## Begin GIVEN INFORMATION
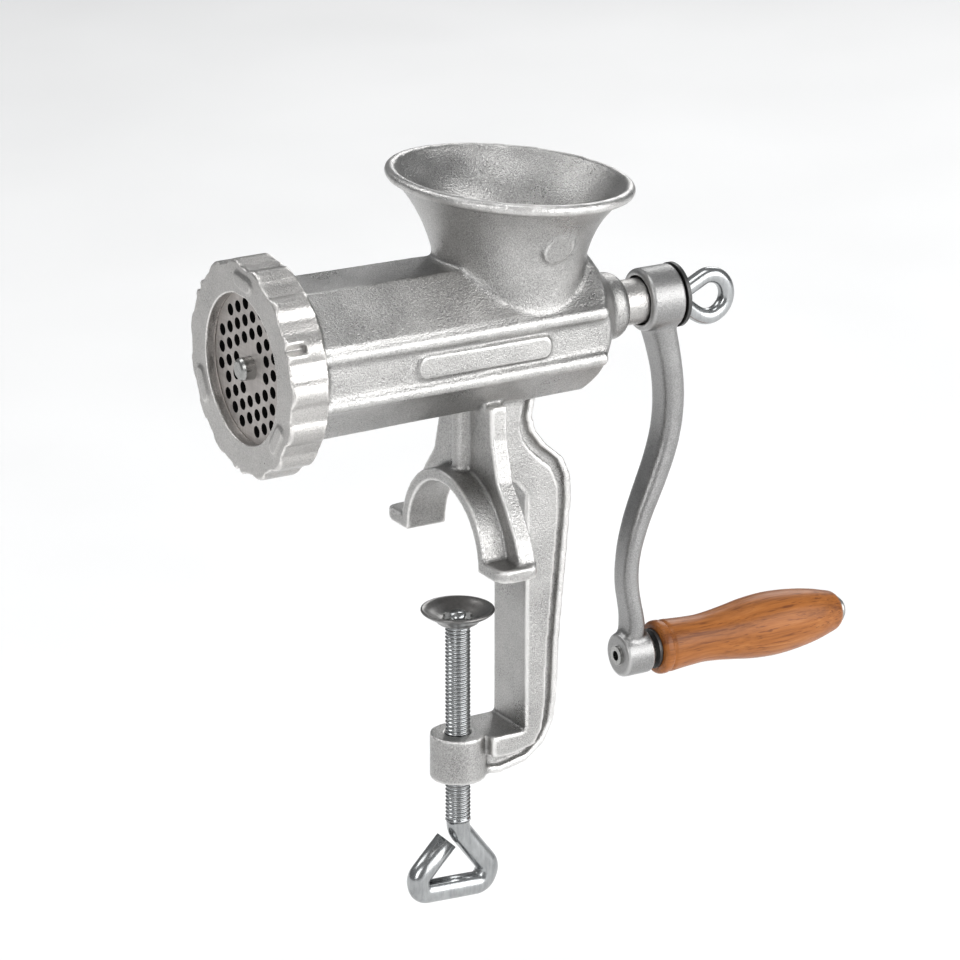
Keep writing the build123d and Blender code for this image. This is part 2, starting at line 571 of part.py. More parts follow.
# ---- build --------------------------------------------------------------------------------
save(body_casting(), "body_casting")
save(key_pin(), "disc_key_pin")
save(ring_nut(), "ring_nut")
save(perforated_disc(), "perforated_disc")
save(cross_knife(), "cross_knife")
save(auger_stud(), "auger_stud")
save(feed_screw(), "feed_screw")
save(thrust_washer(), "thrust_washer")
save(crank_arm(), "crank_arm")
save(crank_washer(), "crank_washer")
save(eye_screw(), "crank_eye_screw")
save(grip_axle(), "grip_axle")
save(grip_washer(GRIP_START - GRIP_WASHER_SPAN, 7.6), "grip_inner_washer")
save(grip_washer(GRIP_START + GRIP_LENGTH + 0.3, 5.2), "grip_end_washer")
save(wooden_grip(), "wooden_grip")
save(clamp_screw(), "clamp_screw")
save(clamp_pad(), "clamp_pad")
save(pad_lock_washer(), "pad_lock_washer")
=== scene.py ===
"""Looks of the hand crank meat grinder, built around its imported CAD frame. Metres, +Z up."""
import json
from math import cos, radians, sin, tau

import bmesh
import bpy
import numpy as np
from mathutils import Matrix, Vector
from mathutils.bvhtree import BVHTree

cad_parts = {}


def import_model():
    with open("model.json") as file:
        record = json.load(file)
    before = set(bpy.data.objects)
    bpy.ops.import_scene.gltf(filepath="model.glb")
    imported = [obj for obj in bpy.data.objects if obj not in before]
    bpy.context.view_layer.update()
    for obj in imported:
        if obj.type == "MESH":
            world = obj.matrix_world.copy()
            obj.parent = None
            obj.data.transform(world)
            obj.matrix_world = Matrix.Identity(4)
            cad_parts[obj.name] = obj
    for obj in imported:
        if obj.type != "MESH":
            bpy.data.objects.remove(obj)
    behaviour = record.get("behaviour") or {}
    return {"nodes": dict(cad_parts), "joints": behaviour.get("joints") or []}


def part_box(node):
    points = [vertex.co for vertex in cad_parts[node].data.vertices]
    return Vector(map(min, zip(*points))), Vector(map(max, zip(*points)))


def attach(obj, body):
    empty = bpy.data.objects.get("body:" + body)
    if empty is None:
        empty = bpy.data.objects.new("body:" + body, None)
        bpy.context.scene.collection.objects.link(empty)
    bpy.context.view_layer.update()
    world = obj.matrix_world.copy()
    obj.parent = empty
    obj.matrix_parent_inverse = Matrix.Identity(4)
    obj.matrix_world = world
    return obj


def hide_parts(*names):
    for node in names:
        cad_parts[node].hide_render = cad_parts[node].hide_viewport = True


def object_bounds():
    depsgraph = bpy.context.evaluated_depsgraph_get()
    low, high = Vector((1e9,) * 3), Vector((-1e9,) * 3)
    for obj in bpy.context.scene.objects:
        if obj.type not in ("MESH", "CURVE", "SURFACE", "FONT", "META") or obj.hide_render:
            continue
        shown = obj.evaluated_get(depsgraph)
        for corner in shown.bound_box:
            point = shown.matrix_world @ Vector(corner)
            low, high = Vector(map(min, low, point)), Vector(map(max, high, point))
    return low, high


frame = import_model()
cad_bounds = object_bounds()
MM = 0.001

# ---- places read from the frame -----------------------------------------------------------
JOINTS = {joint["name"]: joint for joint in frame["joints"]}
AXIS_Z = JOINTS["crank_spin"]["pos_m"][2]
GRIP_Z = JOINTS["grip_spin"]["pos_m"][2]
CASTING_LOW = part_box("body_casting")[0]
RING_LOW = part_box("ring_nut")[0]
GRIP_LOW, GRIP_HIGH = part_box("wooden_grip")
PAD_LOW, PAD_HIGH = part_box("clamp_pad")
SCREW_LOW, SCREW_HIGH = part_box("clamp_screw")

# ---- castings: how fine their meshes are and how they are smoothed -------------------------
CAST_VOXEL = 0.72 * MM       # mesh size of the body casting
FINE_VOXEL = 0.5 * MM        # mesh size of the ring nut and the crank arm
EDGE_ROUNDS = 3              # smoothing passes on the body's outer edges
FILLET_ROUNDS = 7            # smoothing passes in its inner corners, which build the cast fillets
NECK_ROUNDS = 26             # and where the hopper meets the barrel, which has the widest fillet
SHARP_ROUNDS = 3             # and low on the clamp frame and round the hopper's boss, which are crisp
RING_EDGE_ROUNDS = 2
RING_ROUNDS = 4
CRANK_EDGE_ROUNDS = 5
CRANK_ROUNDS = 40
EDGE_SPREAD = 3              # smoothing passes of the measured edges, which set how wide they look
WAVE_DEPTH = 0.09 * MM       # unevenness of a cast face
WAVE_LENGTH = 11 * MM
WAVE_COUNT = 24
HOPPER_X = 21.6 * MM         # middle of the hopper along the barrel
NECK_LOW = 15 * MM           # the wide fillet lies between these heights above the barrel's axis
NECK_HIGH = 30 * MM
NECK_HALF_LENGTH = 42 * MM
CLAMP_TOP = -16 * MM         # below this height the clamp frame is crisp
BOSS_PLACE = Vector((23.5 * MM, -31.1 * MM, 117.5 * MM))    # middle of the hopper's round boss
BOSS_REACH = 9.5 * MM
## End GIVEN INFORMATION
• [EXERCISE DETAILS] Each line from the one containing "save(grip_washer(GRIP_START + GRIP_LENGTH" through the one containing "points = [vertex.co" must be retyped exactly, the first and last of these included.

• [WRITTEN RESPONSE]
save(grip_washer(GRIP_START + GRIP_LENGTH + 0.3, 5.2), "grip_end_washer")
save(wooden_grip(), "wooden_grip")
save(clamp_screw(), "clamp_screw")
save(clamp_pad(), "clamp_pad")
save(pad_lock_washer(), "pad_lock_washer")
=== scene.py ===
"""Looks of the hand crank meat grinder, built around its imported CAD frame. Metres, +Z up."""
import json
from math import cos, radians, sin, tau

import bmesh
import bpy
import numpy as np
from mathutils import Matrix, Vector
from mathutils.bvhtree import BVHTree

cad_parts = {}


def import_model():
    with open("model.json") as file:
        record = json.load(file)
    before = set(bpy.data.objects)
    bpy.ops.import_scene.gltf(filepath="model.glb")
    imported = [obj for obj in bpy.data.objects if obj not in before]
    bpy.context.view_layer.update()
    for obj in imported:
        if obj.type == "MESH":
            world = obj.matrix_world.copy()
            obj.parent = None
            obj.data.transform(world)
            obj.matrix_world = Matrix.Identity(4)
            cad_parts[obj.name] = obj
    for obj in imported:
        if obj.type != "MESH":
            bpy.data.objects.remove(obj)
    behaviour = record.get("behaviour") or {}
    return {"nodes": dict(cad_parts), "joints": behaviour.get("joints") or []}


def part_box(node):
    points = [vertex.co for vertex in cad_parts[node].data.vertices]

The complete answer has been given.